- [TASK TO CARRY OUT]: Search the records that follow and extract every line containing the string "scene".

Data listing
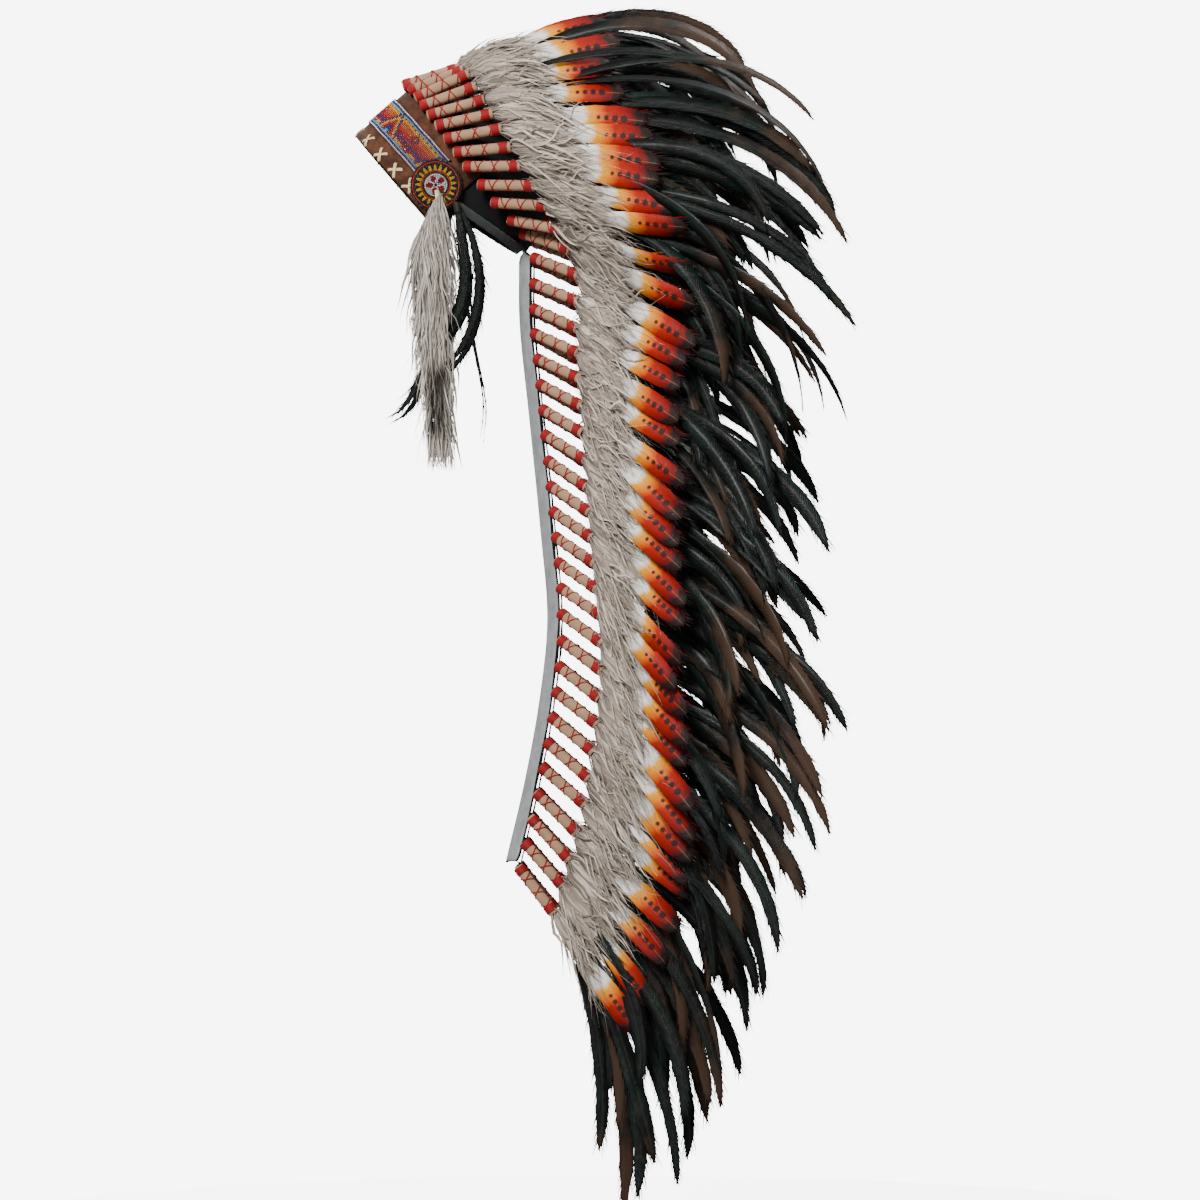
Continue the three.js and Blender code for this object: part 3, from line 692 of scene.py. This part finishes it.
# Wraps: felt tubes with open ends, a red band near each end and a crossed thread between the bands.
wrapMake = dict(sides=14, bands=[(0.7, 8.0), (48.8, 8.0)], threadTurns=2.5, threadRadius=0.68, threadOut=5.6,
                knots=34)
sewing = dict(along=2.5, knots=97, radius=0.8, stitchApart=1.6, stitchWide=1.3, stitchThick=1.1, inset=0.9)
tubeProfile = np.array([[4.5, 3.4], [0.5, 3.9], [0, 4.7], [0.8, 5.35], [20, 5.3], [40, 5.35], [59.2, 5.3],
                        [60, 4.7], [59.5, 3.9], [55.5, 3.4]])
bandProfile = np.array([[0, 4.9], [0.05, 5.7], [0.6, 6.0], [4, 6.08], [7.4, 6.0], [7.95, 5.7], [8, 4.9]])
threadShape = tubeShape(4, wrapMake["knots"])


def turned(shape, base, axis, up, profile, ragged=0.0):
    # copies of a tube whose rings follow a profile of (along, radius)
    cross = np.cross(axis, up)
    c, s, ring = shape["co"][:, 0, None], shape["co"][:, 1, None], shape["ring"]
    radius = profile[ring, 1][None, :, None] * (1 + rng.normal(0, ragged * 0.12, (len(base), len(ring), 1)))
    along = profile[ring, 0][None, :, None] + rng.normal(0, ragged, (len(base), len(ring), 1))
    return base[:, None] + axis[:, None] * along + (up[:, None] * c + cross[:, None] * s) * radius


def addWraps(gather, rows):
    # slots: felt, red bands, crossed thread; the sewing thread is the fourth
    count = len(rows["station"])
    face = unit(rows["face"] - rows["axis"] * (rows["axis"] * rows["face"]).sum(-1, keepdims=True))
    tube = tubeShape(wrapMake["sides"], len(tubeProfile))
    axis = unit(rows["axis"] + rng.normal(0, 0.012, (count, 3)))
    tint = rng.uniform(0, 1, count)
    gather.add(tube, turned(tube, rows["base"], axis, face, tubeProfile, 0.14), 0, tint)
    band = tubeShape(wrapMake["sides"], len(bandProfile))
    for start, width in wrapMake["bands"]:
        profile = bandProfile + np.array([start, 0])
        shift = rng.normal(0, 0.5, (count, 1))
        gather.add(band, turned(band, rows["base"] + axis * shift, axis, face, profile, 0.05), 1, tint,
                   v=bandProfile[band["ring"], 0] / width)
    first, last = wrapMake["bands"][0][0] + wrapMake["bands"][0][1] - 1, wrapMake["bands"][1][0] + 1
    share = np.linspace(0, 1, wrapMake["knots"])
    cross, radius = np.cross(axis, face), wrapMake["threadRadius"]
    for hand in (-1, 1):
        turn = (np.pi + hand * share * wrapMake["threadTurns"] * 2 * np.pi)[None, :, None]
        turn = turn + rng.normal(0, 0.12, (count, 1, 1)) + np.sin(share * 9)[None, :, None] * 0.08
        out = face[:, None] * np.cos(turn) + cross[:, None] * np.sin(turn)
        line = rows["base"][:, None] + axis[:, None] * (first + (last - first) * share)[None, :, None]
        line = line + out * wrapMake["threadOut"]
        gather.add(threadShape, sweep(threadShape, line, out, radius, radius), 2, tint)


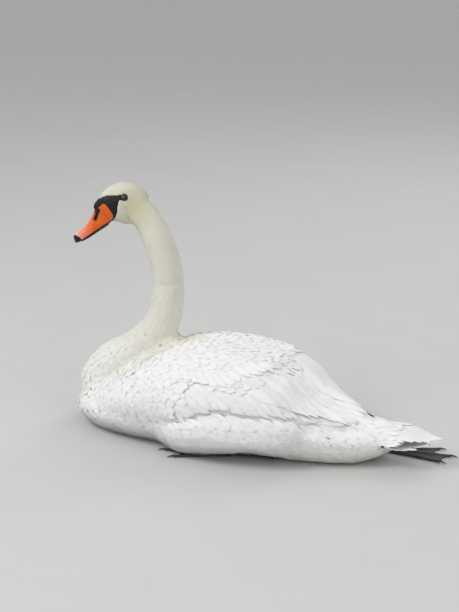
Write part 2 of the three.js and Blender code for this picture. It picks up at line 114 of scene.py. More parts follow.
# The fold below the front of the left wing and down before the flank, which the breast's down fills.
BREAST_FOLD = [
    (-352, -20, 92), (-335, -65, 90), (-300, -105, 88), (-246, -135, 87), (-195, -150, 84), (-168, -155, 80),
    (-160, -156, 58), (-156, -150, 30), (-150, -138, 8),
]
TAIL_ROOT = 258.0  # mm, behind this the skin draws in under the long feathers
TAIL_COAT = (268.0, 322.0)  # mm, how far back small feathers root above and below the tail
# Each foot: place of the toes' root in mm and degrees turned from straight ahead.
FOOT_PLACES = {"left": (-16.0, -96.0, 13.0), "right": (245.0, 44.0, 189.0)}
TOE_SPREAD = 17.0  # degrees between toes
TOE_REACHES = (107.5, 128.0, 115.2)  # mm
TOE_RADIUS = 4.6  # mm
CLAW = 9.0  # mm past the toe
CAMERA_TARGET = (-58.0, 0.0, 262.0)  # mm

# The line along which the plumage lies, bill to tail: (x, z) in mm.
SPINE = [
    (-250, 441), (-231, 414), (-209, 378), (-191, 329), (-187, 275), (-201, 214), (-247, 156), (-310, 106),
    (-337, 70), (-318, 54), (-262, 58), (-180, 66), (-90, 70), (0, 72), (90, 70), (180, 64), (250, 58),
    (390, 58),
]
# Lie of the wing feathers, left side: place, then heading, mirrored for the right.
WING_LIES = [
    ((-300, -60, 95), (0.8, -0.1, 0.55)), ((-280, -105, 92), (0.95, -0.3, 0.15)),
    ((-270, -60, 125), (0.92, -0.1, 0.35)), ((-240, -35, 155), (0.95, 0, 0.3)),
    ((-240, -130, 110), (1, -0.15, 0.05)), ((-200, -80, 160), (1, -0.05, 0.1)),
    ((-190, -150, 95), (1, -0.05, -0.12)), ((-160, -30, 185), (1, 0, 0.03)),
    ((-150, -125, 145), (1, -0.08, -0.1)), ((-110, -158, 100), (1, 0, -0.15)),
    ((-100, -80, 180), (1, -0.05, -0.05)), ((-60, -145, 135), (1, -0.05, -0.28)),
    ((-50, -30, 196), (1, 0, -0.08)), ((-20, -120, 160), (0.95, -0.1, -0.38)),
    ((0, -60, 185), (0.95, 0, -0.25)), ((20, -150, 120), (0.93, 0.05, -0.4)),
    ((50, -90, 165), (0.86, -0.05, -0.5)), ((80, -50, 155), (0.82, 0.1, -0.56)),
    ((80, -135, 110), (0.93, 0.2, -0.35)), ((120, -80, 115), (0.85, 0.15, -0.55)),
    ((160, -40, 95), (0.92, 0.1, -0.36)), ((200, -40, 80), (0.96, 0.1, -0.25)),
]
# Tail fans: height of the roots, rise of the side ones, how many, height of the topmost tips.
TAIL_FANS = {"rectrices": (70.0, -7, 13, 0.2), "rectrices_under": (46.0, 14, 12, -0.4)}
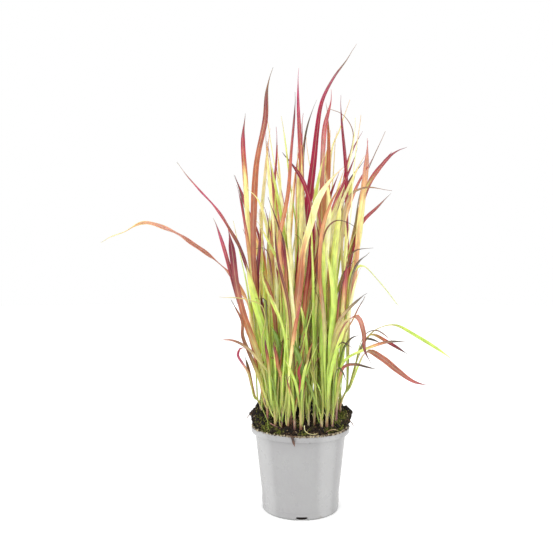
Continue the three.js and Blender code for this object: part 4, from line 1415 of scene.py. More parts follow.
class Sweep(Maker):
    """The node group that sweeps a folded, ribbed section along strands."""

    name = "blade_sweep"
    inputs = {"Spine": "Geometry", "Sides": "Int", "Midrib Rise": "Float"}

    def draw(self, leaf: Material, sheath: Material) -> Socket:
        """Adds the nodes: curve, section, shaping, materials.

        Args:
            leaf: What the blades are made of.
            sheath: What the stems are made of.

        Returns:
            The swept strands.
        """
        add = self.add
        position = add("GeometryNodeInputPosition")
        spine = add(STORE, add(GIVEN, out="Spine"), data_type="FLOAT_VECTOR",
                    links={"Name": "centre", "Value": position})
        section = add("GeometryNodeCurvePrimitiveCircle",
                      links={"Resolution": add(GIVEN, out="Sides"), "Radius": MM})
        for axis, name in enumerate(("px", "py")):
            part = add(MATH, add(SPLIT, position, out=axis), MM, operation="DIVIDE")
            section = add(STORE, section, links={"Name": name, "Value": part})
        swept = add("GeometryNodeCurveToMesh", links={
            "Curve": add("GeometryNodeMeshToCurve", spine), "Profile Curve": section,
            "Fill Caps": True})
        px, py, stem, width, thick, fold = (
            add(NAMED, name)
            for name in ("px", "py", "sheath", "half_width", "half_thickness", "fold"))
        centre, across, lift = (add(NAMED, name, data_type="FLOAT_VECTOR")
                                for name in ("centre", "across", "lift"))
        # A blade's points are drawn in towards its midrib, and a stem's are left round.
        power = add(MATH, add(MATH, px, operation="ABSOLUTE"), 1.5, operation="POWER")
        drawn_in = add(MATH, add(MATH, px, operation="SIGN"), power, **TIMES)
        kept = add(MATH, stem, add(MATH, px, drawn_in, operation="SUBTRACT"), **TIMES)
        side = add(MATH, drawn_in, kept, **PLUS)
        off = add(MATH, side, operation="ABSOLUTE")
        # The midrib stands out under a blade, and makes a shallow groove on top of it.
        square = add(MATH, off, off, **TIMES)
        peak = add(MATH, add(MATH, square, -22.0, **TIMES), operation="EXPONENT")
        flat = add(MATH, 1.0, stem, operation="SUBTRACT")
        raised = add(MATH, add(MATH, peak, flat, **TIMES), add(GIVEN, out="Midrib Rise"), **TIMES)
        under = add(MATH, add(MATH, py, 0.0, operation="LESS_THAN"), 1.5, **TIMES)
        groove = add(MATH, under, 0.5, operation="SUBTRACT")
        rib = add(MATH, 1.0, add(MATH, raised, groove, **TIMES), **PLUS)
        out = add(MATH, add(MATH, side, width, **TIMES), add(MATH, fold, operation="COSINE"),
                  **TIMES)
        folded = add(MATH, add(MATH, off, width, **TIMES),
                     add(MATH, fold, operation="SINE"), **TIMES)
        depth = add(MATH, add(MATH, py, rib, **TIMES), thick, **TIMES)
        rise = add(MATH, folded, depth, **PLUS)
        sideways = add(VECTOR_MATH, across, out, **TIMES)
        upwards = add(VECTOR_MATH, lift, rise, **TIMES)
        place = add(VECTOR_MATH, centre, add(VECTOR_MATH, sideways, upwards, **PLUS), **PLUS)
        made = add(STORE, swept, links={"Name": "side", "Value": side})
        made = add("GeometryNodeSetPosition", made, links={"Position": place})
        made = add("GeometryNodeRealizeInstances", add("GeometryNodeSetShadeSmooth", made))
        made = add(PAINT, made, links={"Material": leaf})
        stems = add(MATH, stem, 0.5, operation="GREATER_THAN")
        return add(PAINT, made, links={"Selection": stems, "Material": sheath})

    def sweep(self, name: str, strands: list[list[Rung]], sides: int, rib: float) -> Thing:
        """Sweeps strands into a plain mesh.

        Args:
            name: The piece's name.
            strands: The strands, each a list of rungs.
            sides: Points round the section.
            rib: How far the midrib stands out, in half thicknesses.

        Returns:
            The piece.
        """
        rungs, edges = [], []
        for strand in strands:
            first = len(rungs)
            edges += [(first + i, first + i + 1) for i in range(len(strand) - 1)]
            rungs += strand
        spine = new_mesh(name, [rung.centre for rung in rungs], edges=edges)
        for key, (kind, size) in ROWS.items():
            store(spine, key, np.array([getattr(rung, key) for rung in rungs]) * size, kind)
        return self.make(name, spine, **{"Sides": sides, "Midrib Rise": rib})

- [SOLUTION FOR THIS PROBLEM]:
Continue the three.js and Blender code for this object: part 3, from line 692 of scene.py. This part finishes it.
Write part 2 of the three.js and Blender code for this picture. It picks up at line 114 of scene.py. More parts follow.
Continue the three.js and Blender code for this object: part 4, from line 1415 of scene.py. More parts follow.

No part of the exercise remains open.